While Lord Selkirk's
agents on the banks of the Red River may have been aggressive in pushing
their rights, yet to the Canadians was chargeable the greater part of
the bloodshed. This was but natural. To the hunter, the trapper, and the
frontiersman the use of firearms is familiar. The fur trader protects
himself thus from the bear and the panther. The hot blood of the Metis
as he careered over the prairie on his steed boiled up at the least
provocation.
But the disheartening law suits through which Lord Selkirk passed in
Sandwich, Toronto, and Montreal, reflected more dishonor on the
Canadians than did even the bloody violence of the Bois-Brules.
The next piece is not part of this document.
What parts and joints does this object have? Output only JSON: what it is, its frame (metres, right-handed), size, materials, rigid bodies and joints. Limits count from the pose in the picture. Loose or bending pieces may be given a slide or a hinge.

The
chicanery employed by the Canadian courts, the procuring of special
legislation to adapt the law to Lord Selkirk's case, and the invocation
of the highest social and even clerical influence in Upper Canada for
the purpose of injuring his Lordship will ever remain a blot on earlier
Canadian jurisprudence. Fortunately the rights of man, whether native or
foreigner, are now better understood and more fully protected in Canada
than they were in the second decade of the nineteenth century. Col.
Coltman's report, as already stated, was a model of truthfulness, fair
play and freedom from prejudice, and Coltman was a Canadian appointee.